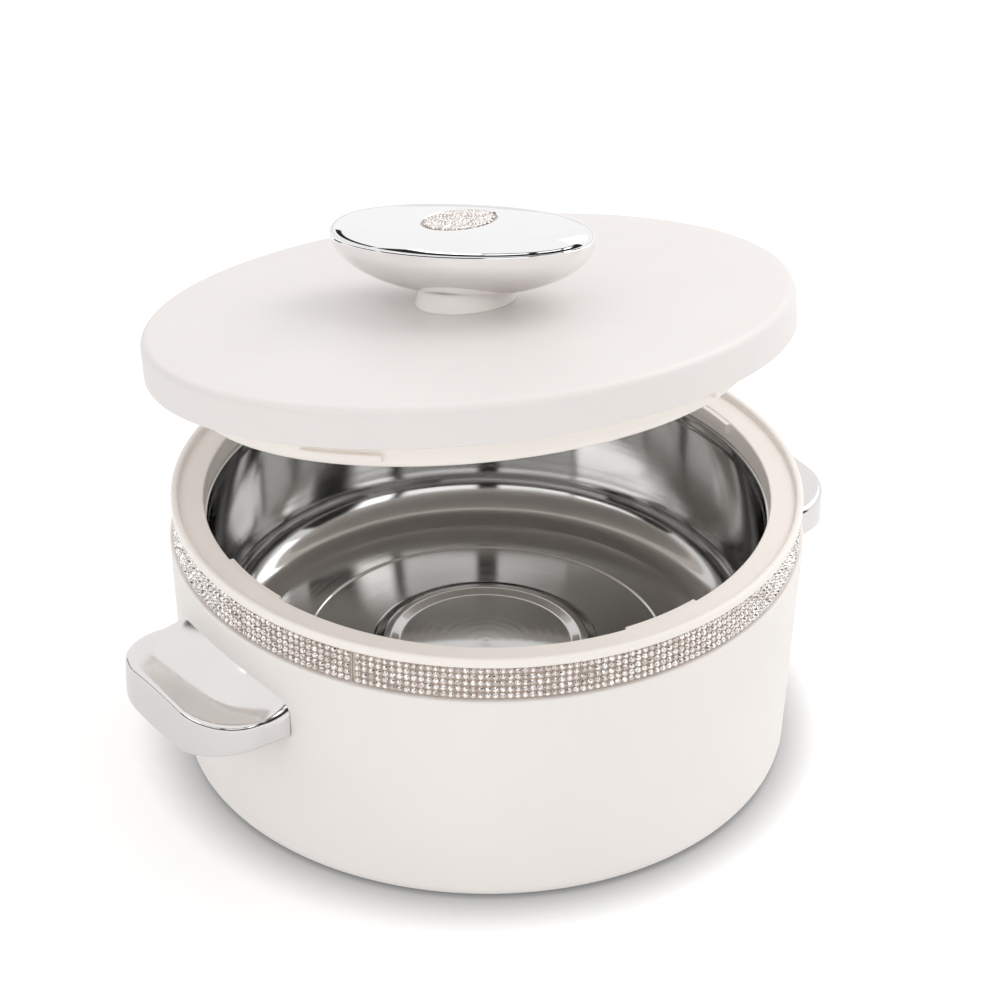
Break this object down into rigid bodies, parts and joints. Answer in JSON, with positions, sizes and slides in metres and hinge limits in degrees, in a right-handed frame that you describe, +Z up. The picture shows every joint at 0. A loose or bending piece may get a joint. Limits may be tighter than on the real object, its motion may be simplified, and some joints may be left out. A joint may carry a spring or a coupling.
{
  "type": "insulated chapati casserole",
  "caption": "Round insulated casserole: tapered cream pot, mirror steel bowl, stone band, shelf handles, and a twist-lock lid with a silver knob, held open above the pot.",
  "frame": {"origin": "centre of the base, on the table", "axes": "+Z up; +X and -X through the two handles; -Y is the front, where the held-open lid is raised most"},
  "size_m": [0.31, 0.2616, 0.2313],
  "materials": {
    "cream_plastic": "gloss",
    "base_plastic": "satin",
    "mirror_steel": "polished",
    "silver_plastic": "polished",
    "screw_steel": "satin",
    "foam": "matte",
    "strip": "satin",
    "stones": "polished"
  },
  "bodies": {
    "pot": {"outer_shell": "cream_plastic", "rim_collar": "cream_plastic", "inner_bowl": "mirror_steel", "pot_foam": "foam", "base_cover": "base_plastic", "fill_plug": "base_plastic", "band_strip": "strip", "band_stones": "stones", "handle_left": "silver_plastic", "handle_right": "silver_plastic", "handle_left_plate": "base_plastic", "handle_right_plate": "base_plastic", "handle_screws": "screw_steel"},
    "lid_core": {"lid_foam": "foam"},
    "lid": {"lid_cover": "cream_plastic", "lid_liner": "cream_plastic", "knob_stem": "cream_plastic", "knob_body": "silver_plastic", "knob_top": "silver_plastic", "knob_inset": "strip", "knob_stones": "stones", "knob_screw": "screw_steel", "knob_washer": "screw_steel"}
  },
  "joints": [
    {"name": "lid_lift", "type": "hinge", "parent": "pot", "child": "lid_core", "pos_m": [0, 0.271, 0.1041], "axis": [-0.9813, 0.1819, -0.0628], "range_deg": [-13.25, 10]},
    {"name": "lid_turn", "type": "hinge", "parent": "lid_core", "child": "lid", "pos_m": [-0.00219, 0.00915, 0.17458], "axis": [0.0433, 0.2246, 0.9735], "range_deg": [-28, 0]}
  ]
}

-- WORK INSTRUCTIONS --
Give the data again, exactly as it stands.

-- ANSWER TO THE PROBLEM --
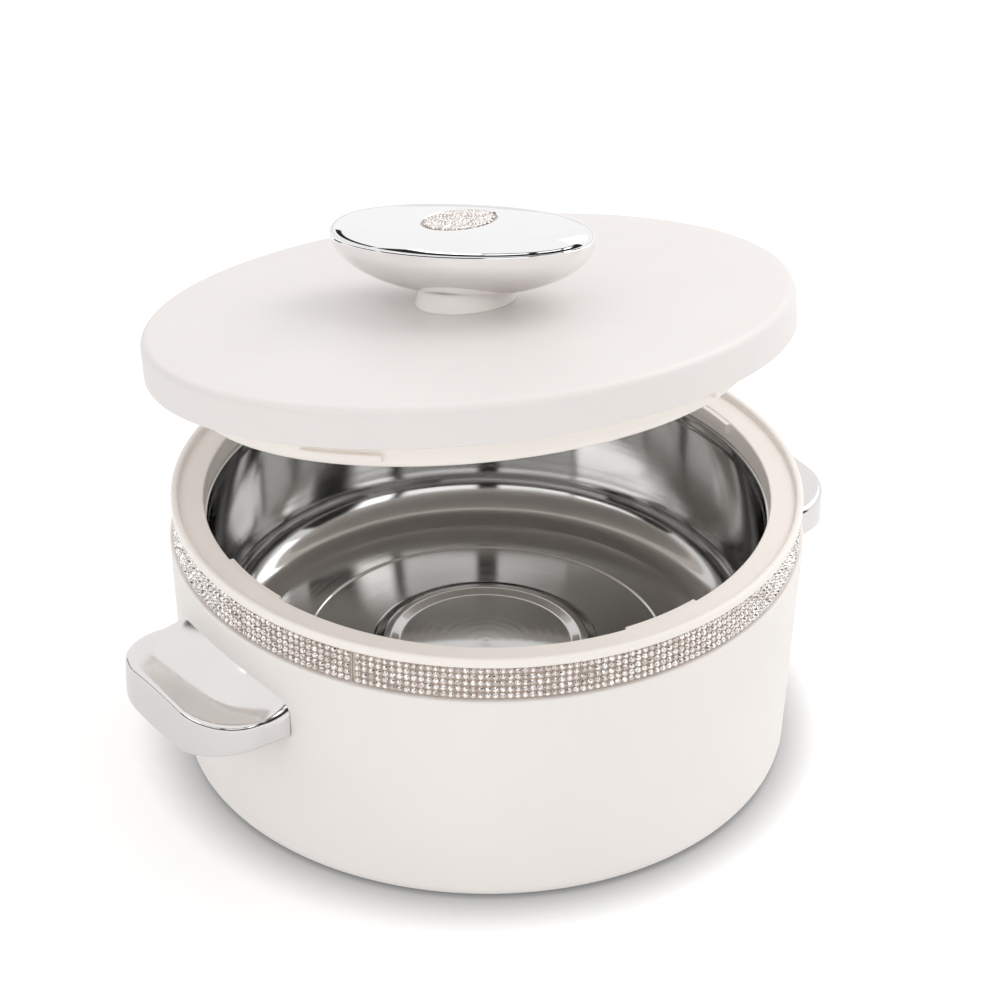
Break this object down into rigid bodies, parts and joints. Answer in JSON, with positions, sizes and slides in metres and hinge limits in degrees, in a right-handed frame that you describe, +Z up. The picture shows every joint at 0. A loose or bending piece may get a joint. Limits may be tighter than on the real object, its motion may be simplified, and some joints may be left out. A joint may carry a spring or a coupling.
{
  "type": "insulated chapati casserole",
  "caption": "Round insulated casserole: tapered cream pot, mirror steel bowl, stone band, shelf handles, and a twist-lock lid with a silver knob, held open above the pot.",
  "frame": {"origin": "centre of the base, on the table", "axes": "+Z up; +X and -X through the two handles; -Y is the front, where the held-open lid is raised most"},
  "size_m": [0.31, 0.2616, 0.2313],
  "materials": {
    "cream_plastic": "gloss",
    "base_plastic": "satin",
    "mirror_steel": "polished",
    "silver_plastic": "polished",
    "screw_steel": "satin",
    "foam": "matte",
    "strip": "satin",
    "stones": "polished"
  },
  "bodies": {
    "pot": {"outer_shell": "cream_plastic", "rim_collar": "cream_plastic", "inner_bowl": "mirror_steel", "pot_foam": "foam", "base_cover": "base_plastic", "fill_plug": "base_plastic", "band_strip": "strip", "band_stones": "stones", "handle_left": "silver_plastic", "handle_right": "silver_plastic", "handle_left_plate": "base_plastic", "handle_right_plate": "base_plastic", "handle_screws": "screw_steel"},
    "lid_core": {"lid_foam": "foam"},
    "lid": {"lid_cover": "cream_plastic", "lid_liner": "cream_plastic", "knob_stem": "cream_plastic", "knob_body": "silver_plastic", "knob_top": "silver_plastic", "knob_inset": "strip", "knob_stones": "stones", "knob_screw": "screw_steel", "knob_washer": "screw_steel"}
  },
  "joints": [
    {"name": "lid_lift", "type": "hinge", "parent": "pot", "child": "lid_core", "pos_m": [0, 0.271, 0.1041], "axis": [-0.9813, 0.1819, -0.0628], "range_deg": [-13.25, 10]},
    {"name": "lid_turn", "type": "hinge", "parent": "lid_core", "child": "lid", "pos_m": [-0.00219, 0.00915, 0.17458], "axis": [0.0433, 0.2246, 0.9735], "range_deg": [-28, 0]}
  ]
}